As he speaks to us in his new cafe based in the European Business Centre of Dubai Investment Park, trays filled with an array of brightly coloured macaroons and oozing with chocolates that glisten with a spectrum of coloured glitter dust are presented on the table before us.

“Of course the recipes are slightly retouched,” he continues, with an example. “French pastries in France use a lot of sugar, here I cut sugar – the pastries are tasty but with reduced sugar.”

We’re struggling to believe a cafe can be run unless fuelled by sugar, but Clair stresses that it’s important to look at what else can be your focus. He has gone for flavours that will get people talking instead of the extra sugar.

One of the flavours that will undoubtedly set tongues wagging is the coconut curry flavoured chocolate. One would be accurate in presuming the furthest many people’s chocolate experience goes is chilli chocolate.

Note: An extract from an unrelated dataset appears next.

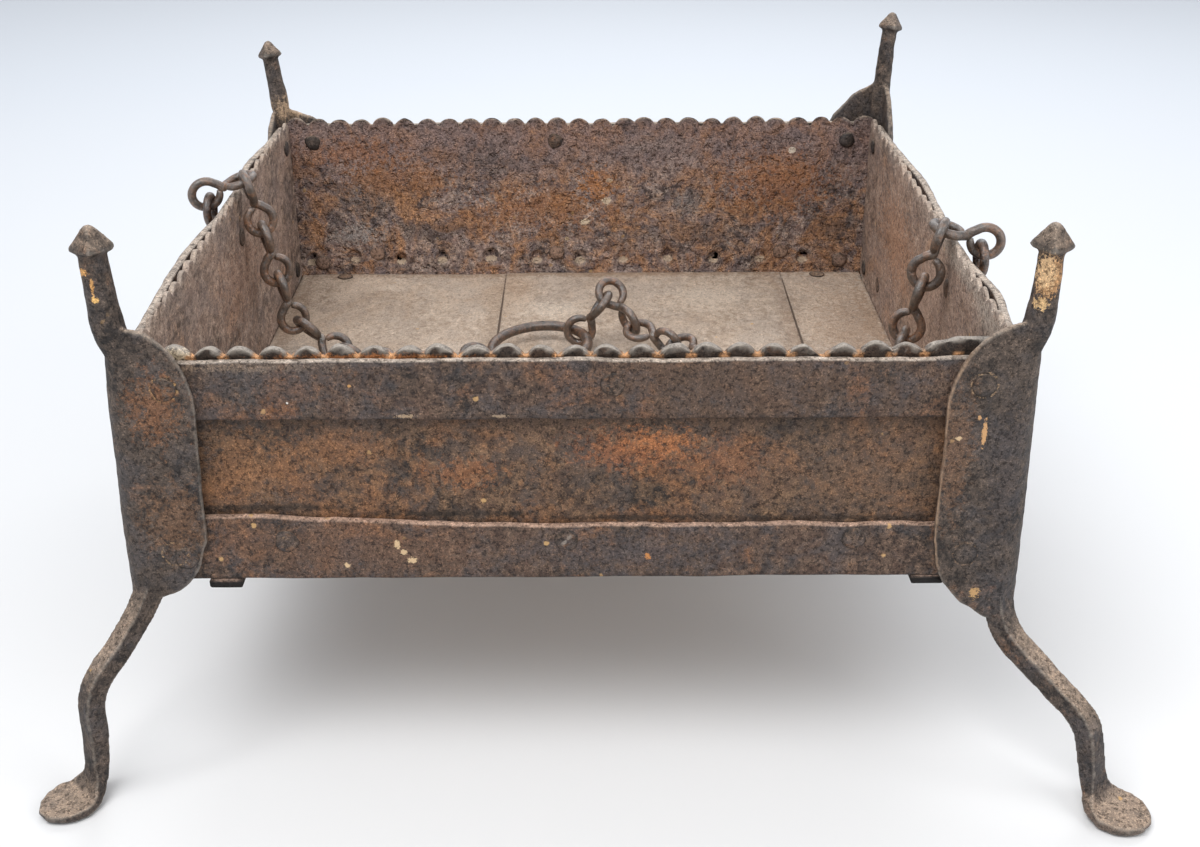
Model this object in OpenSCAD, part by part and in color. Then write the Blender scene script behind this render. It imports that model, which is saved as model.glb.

It’s no surprise that the Caterer team was slightly hesitant when it came to trying this particular flavour. But, the strong taste of curry combined with the sweet balance of coconut, followed by the dark chocolate kick at the end were, admittedly, pleasantly surprising.

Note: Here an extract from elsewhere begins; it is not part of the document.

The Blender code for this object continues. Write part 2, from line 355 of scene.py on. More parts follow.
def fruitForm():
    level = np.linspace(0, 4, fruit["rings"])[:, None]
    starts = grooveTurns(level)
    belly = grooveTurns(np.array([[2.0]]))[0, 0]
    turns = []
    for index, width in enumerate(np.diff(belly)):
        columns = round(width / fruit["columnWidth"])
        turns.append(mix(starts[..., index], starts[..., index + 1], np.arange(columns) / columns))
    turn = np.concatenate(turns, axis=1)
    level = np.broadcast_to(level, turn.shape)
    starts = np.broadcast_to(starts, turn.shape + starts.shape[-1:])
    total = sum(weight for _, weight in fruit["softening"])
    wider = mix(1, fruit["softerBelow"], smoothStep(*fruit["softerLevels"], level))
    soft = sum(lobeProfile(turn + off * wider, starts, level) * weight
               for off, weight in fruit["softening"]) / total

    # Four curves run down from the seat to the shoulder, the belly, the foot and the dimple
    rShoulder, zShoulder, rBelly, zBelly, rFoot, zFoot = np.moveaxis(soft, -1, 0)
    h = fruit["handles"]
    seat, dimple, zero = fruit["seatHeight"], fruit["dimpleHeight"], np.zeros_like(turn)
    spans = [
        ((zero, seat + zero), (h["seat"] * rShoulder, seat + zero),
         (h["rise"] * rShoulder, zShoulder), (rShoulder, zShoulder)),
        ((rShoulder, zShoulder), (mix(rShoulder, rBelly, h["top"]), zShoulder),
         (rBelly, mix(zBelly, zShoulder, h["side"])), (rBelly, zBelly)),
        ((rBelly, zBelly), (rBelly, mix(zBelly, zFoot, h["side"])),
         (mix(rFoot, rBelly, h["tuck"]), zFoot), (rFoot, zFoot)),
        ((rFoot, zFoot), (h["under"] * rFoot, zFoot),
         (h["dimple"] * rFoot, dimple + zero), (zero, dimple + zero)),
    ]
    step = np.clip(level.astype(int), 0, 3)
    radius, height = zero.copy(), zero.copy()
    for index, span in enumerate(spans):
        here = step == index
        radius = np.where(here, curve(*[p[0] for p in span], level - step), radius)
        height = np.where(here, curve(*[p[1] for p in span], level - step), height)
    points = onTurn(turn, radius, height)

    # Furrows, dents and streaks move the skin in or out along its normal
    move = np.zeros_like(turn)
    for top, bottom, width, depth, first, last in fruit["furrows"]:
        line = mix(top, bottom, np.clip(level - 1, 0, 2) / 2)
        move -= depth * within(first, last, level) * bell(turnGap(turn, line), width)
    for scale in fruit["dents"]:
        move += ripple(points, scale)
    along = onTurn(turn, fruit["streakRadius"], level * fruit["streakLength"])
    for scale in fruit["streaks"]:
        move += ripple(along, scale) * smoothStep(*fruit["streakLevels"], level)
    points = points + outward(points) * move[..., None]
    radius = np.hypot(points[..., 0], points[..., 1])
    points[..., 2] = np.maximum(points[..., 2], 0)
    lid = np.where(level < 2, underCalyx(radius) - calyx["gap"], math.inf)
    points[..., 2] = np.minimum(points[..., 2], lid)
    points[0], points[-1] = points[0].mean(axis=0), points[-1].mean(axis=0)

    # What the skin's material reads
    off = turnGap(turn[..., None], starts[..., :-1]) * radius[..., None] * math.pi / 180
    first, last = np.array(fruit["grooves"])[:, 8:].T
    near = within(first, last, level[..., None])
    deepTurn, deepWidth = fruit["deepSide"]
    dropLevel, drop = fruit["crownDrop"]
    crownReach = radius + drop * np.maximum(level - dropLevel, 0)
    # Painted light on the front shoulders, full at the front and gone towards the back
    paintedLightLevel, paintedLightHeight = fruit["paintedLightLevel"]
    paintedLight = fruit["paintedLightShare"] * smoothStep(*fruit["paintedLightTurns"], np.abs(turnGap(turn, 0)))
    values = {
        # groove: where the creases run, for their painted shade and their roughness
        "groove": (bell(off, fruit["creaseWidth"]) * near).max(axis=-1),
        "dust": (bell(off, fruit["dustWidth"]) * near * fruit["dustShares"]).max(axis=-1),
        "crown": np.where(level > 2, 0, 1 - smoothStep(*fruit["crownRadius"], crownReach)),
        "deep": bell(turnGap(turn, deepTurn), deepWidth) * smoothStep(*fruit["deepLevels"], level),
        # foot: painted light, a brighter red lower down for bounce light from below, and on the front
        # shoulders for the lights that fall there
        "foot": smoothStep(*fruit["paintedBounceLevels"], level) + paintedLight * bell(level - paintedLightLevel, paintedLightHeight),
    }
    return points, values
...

“It’s kind of a melting pot,” says Clair when asked about the influence of the flavours, which continue to get more unusual with lemongrass and ginger and fresh mint and strawberry.
“The chocolate has some Indian influence,” he adds.

But a lot of the influence he talks of has come through the experience he’s had working with some of the world’s top hotels, including Claridges of London and the people surrounding him.

He has a lot of inspiration, he tells us: “My first mentor who I did my apprenticeship with; my father for his bread of course; the big chefs in France such as Pierre Gagniere and the top, top elite chefs – all the guys who have been doing so much for the pastry business, helping it to grow and passed on their knowledge to the people.”